The Bus Ride by Marianne Dubuc

the-bus-rideWe’re becoming big fans of Marianne Dubuc’s books at our house, having enjoyed In Front of My House and Animal Masquerade. You will recall that picking up the latter title resulted in our entire family eventually assembling on the couch, gathering together captured by the book’s magic, and laughing hysterically at the surprises and absurdity. Dubuc’s latest book, The Bus Ride, similarly engages and surprises, and while it’s is very loosely based on the Little Red Riding Hood narrative, a more fitting descriptive for the story would be “curiouser and curiouser.”

The Bus Ride is the story of a little girl’s first ride along on a city bus to visit her grandmother’s house. Her mother sees her off at the bus stop, ensuring she’s got a snack and a sweater in case she gets cold. And from there the rest of the story is of the bus ride, the bus’s interior each two-page spread. Passengers embark at the front doors and alight through the back. The little girl narrates what she sees in a sentence or two, although the real story is happening in Dubuc’s illustrations. A cat is knitting a scarf that grows ever-longer, a mouse is reading a tiny book, a family of rambunctious moles (I think?) climbs on board and end up swinging from the overhead bars (and one chews on a piece of gum he finds on the floor). A family of wolves boards the bus and the little girl makes friends with the wolf-boy who’s about her age—they share her cookies. A sleepy sloth snoozes the ride away. Someone’s hiding behind a newspaper whose headlines are ever-changing and reference what’s going on the pictures. I admired in the stolid bear in his big blue boats.

busThey pass through the forest, through a tunnel. Children run amuck. The fox keeps sleeping. The owl woman in the hat seems quite uncomfortable, and characters keep turning up in different places. The turtle gets nervous and hides in his shell. A wannabe pickpocket—a fox, of course—boards the bus, and and the little girl helps to divert a crime. And what is the beaver carrying inside his really big box?

While The Bus Ride is first a story of one girl’s first independent journey into the world, it’s fundamentally a story of how interesting the world is and how fascinating it is to be in the midst of it all. At the end of the bus ride, the little girl reflects on all the stories she has to tell her grandmother now. Hers is an apprenticeship in narrative, but it is for the reader as well, who assembles her own story based on the curious scenes depicted in Dubuc’s illustrations, which are detailed and accessible, appealingly rendered in pencil crayon. And like all the very best picture books, it’s completely different with every encounter.

January 25, 2019

A Velocity of Being: Letters to a Young Reader

Confession: There are some beautiful books in my house that I have never read.
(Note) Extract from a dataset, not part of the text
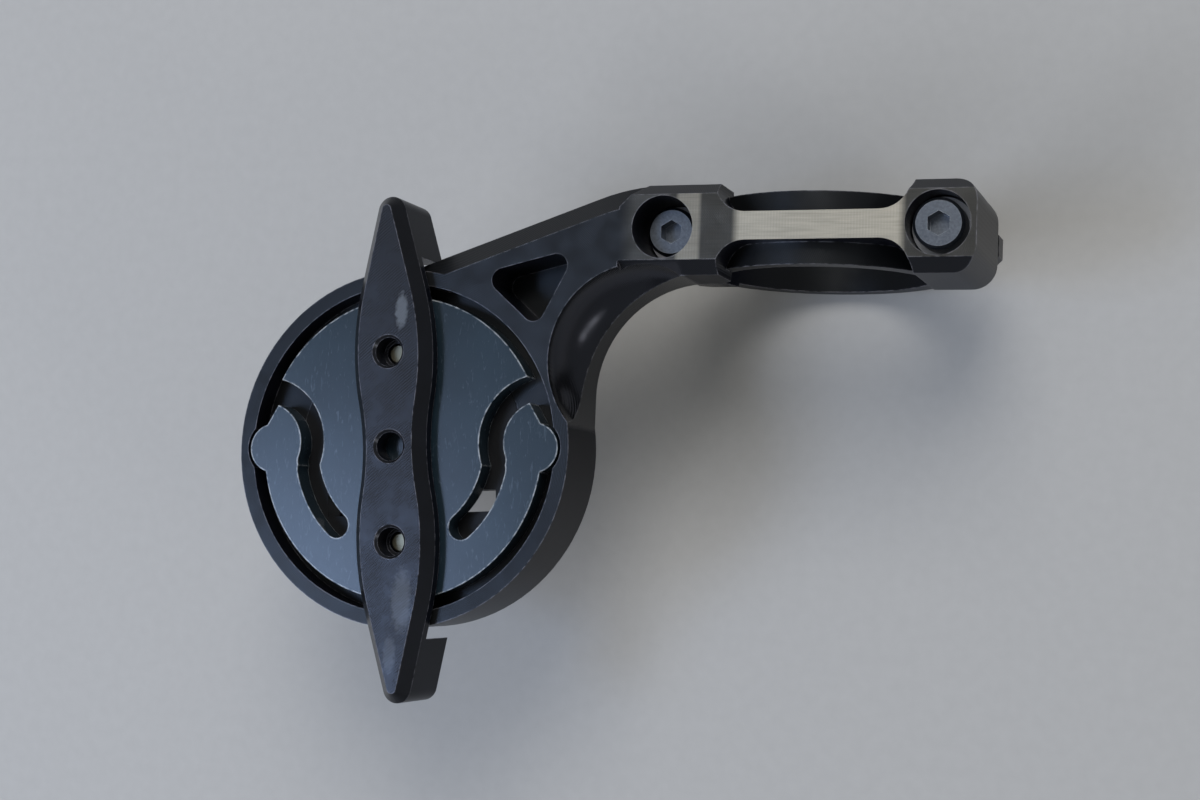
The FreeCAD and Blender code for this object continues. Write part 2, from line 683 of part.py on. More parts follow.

Oversized coffee table volumes with gorgeous design, ribbon bookmarks, incredible illustrations, fascinatingly edited, but they’re more furniture than literature. Or maybe they’re aren’t, but I’m unlikely to ever find out, because while I appreciate these books as objects, nothing has ever compelled me to sit down and start reading them. But A Velocity of Being: Letters to a Young Reader, edited by Maria Popova and Claudia Bedrick, a beautiful book with endpapers to die for? Reader: I read it all, many parts aloud. A book that’s as good as its package; even, a book for the ages—all of them.
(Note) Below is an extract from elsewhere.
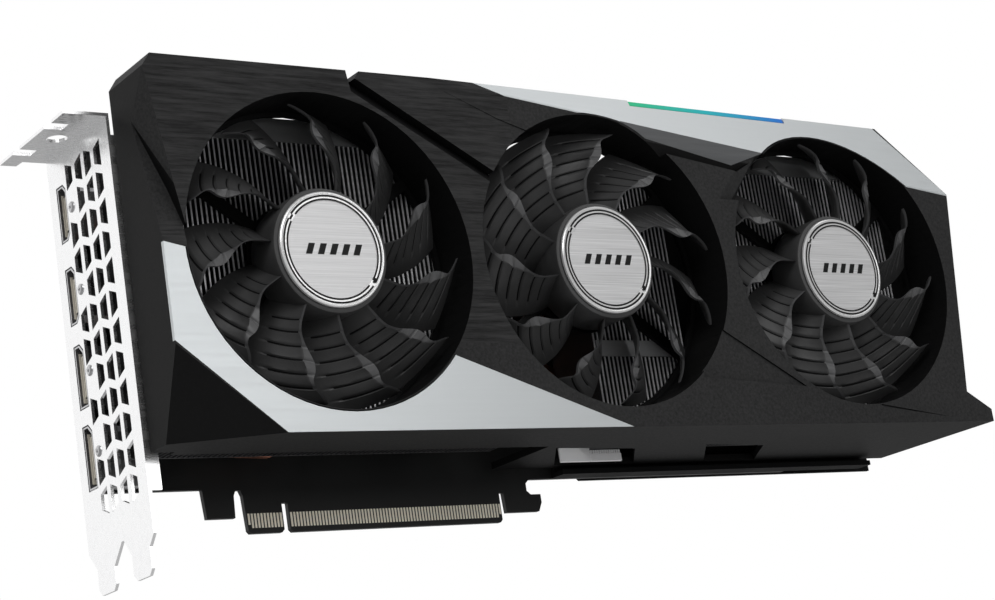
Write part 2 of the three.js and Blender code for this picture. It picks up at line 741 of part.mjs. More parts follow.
// ---- Backplate, board frame and GPU retention spring ----
// The backplate's bottom edge steps down to the board's where the edge connector ends.
const BACKPLATE_OUTLINE = [
  [3, 19],
  [6.6, 15.4],
  [160.5, 15.4],
  [163.5, BOARD_BOTTOM_Z],
  [284.5, BOARD_BOTTOM_Z],
  [284.5, 105],
  [278.5, 111],
  [6.6, 111],
  [3, 107.4],
];
const AIR_SLOTS = { count: 9, x: [250, 274], z: 24, pitch: 9, height: 4, rise: 4 };
const WINDOW_HALF = 33;
const slots = [];
for (let i = 0; i < AIR_SLOTS.count; i++) {
  const [x0, x1] = AIR_SLOTS.x;
  const low = AIR_SLOTS.z + i * AIR_SLOTS.pitch;
  const high = low + AIR_SLOTS.height;
  const outline = [[x0, low], [x1, low + AIR_SLOTS.rise], [x1, high + AIR_SLOTS.rise], [x0, high]];
  slots.push(prism("xz", outline, [2, 6]));
}
const plate = prism("xz", BACKPLATE_OUTLINE, BACKPLATE_Y);
const backplate = without(plate, [chip(GPU, WINDOW_HALF, WINDOW_HALF, [2, 6]), ...slots]);
node("backplate", backplate, blackMetal);

const FRAME_X = [150, 276];
const frameWeb = box(FRAME_X, [-1.6, -GAP], [BOARD_BOTTOM_Z, 24]);
const frameFoot = box(FRAME_X, [-6, -GAP], [BOARD_BOTTOM_Z, 13.9]);
node("board_frame", frameWeb.add(frameFoot), blackMetal);

const springArms = [45, 135].map((degrees) =>
  box([-43, 43], [1.9, 3.1], [-4, 4]).rotate([0, degrees, 0]).translate([GPU.x, 0, GPU.z]),
);
node("gpu_retention_spring", without(union(springArms), screwHoles), brightSteel);
RETENTION_HOLES.forEach(([x, z], index) => {
  const shank = cylinderY(x, z, 1.3, [-3.5, 3.6], 8);
  const head = cylinderY(x, z, 2.9, [3.4, 4.9], 12);
  node(`retention_screw_${index + 1}`, shank.add(head), brightSteel);
});

export default card;
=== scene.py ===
"""Looks of the graphics card: materials, fine pieces, light and camera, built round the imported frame.

Shapes are in millimetres until place() turns them into metres. X = 0 is the outer face of the slot
bracket, Y = 0 is the component face of the circuit board with the fans towards -Y, and Z = 0 is
the bottom edge of the edge connector. Materials, stage, lights and camera are in metres.
"""

import math

import bmesh
import bpy
from mathutils import Matrix, Vector


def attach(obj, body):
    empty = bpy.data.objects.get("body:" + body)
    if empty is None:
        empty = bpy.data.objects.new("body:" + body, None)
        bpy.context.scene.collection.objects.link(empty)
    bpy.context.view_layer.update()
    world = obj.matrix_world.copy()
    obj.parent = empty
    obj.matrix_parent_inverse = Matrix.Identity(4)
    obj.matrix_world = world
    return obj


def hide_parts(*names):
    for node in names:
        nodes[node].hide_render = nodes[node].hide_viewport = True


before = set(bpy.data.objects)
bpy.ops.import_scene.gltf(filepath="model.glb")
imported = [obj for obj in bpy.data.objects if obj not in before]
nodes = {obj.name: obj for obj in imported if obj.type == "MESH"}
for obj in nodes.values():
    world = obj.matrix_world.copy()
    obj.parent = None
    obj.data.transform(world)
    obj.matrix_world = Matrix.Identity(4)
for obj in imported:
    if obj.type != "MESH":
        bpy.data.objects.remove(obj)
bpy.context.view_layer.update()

MM = 0.001
FAN_CENTRES_X = {"left": 50.8, "center": 141.5, "right": 232.9}
FAN_Z = 64.1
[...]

This collaboration is a “labour of love” between Popova (of Brainpicker) and Bedrick (publisher of Enchanted Lion Books), with all proceeds benefitting the New York Public Library system, and situated as a demonstration that “a life of reading is a richer, nobler, larger, more shimmering life.” It’s a collection of letters from readers—who also happen to be writers, rock stars, astrophysicists, artists, business moguls, philosophers, Lemony Snickett, Shona Rhimes, activists, composers, radio producers, Judy Blume, and more—about the role of reading in shaping their lives. There’s Rebecca Solnit, and Maud Newton, and Mary Oliver, and Leonard Marcus, and Ann Patchett, and Yo Yo Ma, and Shirley Manson, and Jane Goodall, and Ursula K. Leguin, and so many others, each letter paired with an illustration by artists including Maira Kalman, Isabelle Arsenault, Liniers, Olivers Jeffers, Marianne Dubuc, Shaun Tan, and more.
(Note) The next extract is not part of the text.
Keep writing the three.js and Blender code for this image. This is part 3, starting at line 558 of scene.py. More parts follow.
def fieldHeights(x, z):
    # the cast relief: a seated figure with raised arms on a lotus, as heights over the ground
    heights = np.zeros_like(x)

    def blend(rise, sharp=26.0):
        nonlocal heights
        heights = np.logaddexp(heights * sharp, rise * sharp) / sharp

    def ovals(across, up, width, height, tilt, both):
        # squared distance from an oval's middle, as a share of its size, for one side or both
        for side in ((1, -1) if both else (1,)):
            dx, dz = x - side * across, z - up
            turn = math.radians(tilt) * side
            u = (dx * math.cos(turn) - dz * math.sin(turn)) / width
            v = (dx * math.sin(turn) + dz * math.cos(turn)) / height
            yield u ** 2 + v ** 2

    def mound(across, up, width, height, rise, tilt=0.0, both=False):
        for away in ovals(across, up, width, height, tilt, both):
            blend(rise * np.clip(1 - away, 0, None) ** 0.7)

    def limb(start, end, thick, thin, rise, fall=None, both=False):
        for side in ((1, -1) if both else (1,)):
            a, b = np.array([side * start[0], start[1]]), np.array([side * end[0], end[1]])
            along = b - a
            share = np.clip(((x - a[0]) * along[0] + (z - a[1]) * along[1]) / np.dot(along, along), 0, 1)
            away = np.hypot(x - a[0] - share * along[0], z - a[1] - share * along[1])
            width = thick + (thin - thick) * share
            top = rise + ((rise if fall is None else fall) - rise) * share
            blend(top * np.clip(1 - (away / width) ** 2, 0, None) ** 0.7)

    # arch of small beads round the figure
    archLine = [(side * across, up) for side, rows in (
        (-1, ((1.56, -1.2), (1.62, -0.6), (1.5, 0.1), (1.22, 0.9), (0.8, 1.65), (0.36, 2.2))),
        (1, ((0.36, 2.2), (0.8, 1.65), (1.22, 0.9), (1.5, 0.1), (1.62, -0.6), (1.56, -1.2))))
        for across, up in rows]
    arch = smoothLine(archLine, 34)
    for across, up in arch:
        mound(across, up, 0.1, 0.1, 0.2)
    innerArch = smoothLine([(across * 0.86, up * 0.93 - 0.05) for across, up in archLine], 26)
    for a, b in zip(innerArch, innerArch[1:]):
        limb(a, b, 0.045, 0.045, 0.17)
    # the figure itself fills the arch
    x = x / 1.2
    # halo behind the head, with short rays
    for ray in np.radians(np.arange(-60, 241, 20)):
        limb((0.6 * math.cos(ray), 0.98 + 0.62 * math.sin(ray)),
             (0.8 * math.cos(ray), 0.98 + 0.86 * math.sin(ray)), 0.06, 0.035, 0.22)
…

It’s a beautiful, thoughtful, inspiring book, and the greatest thing I got from it was company. Because while I appreciate the solidarity I share with my bookish friends online and in the world, I have increasingly, lately, wondered if we are outnumbered in the general population. As I read statistics on how few adults read for pleasure, about declining book sales, as I hear one more person who binge-watches Netflix talk about how they just can’t find the time to read. I despair for a future in which people don’t understand the value of reading and the riches that books can deliver us… but then this beautiful book is a reminder that it’s not all lost. Not yet. That these riches are still abundant, and foundational, they bring us together, and they remind us that the world is amazing. Still.

January 27, 2015

Serendipity, Family Literacy and Animal Masquerade

animal-masqueradesI don’t know that a family can enforce literacy as much as create the space to let a love of reading just happen. Serendipity plays such a role in it all, as it does whenever anybody discovers a great book. I was thinking about this tonight as I was reading to Harriet from the big pile of books we signed out of the library this afternoon. I was reading Animal Masquerade by Marianne Dubuc, which has been lauded by the likes of Leonard Marcus AND Julie Booker. I’d never read it before, and was enjoying it, and so was Harriet, the animals in disguise quite funny and a twist every now and again but never quite where you’d expect it. And then Iris wandered in, and climbed up beside us, and Stuart followed soon after, intrigued by the sound of this strange book in which a starfish dresses up as a panther. And two thirds of the way in, we were all in love with the story, finding it wonderful and hilarious, all of us perhaps for very different reasons, but regardless, it worked. It’s hard to find a book that hooks 4 people whose ages range from 1 to 35, but this one did, and it was a wonderful moment. The perfect way to mark Family Literacy Day, and I couldn’t have planned it better if I’d tried.